Aucune partie ne peut tirer de présomption quant à l'ajournement d'une audience prévue. C'est de mon ressort. Je serai présent le 26 avril à 10 h. Je connaîtrai alors de toute requête pour ajournement, comme je le ferai en tout temps au cours d'une audience. Je ferai droit à une telle requête si j'estime qu'il existe des motifs raisonnables autres que la simple négligence. Je m'attends à ce que les deux parties ou leurs représentants soient présents le 26 avril.

[9]                Le 26 avril 1999, un associé du bureau d'avocats retenu par la demanderesse, M. Rolland Forget, a assisté à l'audience tenue devant l'arbitre afin d'obtenir un ajournement. M. Forget a avisé l'arbitre que l'avocate de la demanderesse serait libre du 17 au 21 mai, puis du 14 au 18 juin 1999, sous réserve de la disponibilité des témoins. L'arbitre a fait droit à la requête pour ajournement à condition que l'avocate de la demanderesse confirme la disponibilité des témoins au plus tard le 28 avril 1999.

[10]            M. Forget affirme dans son affidavit que, lors de l'audience du 26 avril 1999, l'arbitre a mis en doute l'exactitude des dates de disponibilité des témoins appelés par l'avocate de la demanderesse[3] :

               5.              [TRADUCTION] Le défendeur, M. Dunn, a vérifié la justesse de ce renseignement auprès du plaignant, M. Clerk, d'une manière que j'ai jugée inappropriée à la lumière de mon expérience en ce que cette démarche mettait en doute la véracité de mes affirmations; j'ai donc senti le besoin d'informer l'arbitre qu'il n'existait aucun motif valable de remettre en cause mes affirmations de cette manière.

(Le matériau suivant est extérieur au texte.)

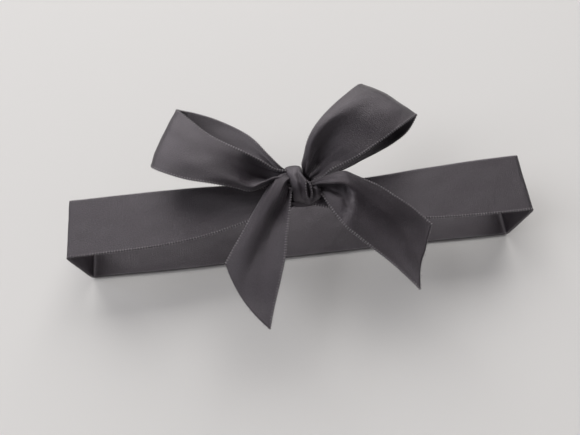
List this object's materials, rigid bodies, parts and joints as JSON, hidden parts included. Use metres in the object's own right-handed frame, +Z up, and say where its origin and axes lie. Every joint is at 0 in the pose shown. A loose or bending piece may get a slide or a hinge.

               6.             Au cours de l'audience du 26 avril, M. Dunn a également fait des commentaires par lesquels il a jeté un doute sur l'estimation faite par l'avocate de la demanderesse quant à la durée de l'audience, n'étant pas d'avis que l'audience pourrait durer jusqu'à six jours, mais n'ignorant cependant pas que l'audience tenue devant l'autre arbitre avait duré cinq jours et que la présente audience a été prolongée de quatre journées additionnelles.

[11]            Le défendeur Clerk n'est pas d'accord avec la description faite par M. Forget de l'audience du 26 avril. Selon lui, c'est M. Forget et non l'arbitre qui a proposé que M. Clerk vérifie la justesse du renseignement fourni par M. Forget au sujet de la disponibilité des témoins. Le défendeur Clerk a déclaré dans son affidavit que l'arbitre n'avait pas fait de commentaires négatifs à M. Forget, pas plus qu'il a jeté un doute sur ses prétentions[4].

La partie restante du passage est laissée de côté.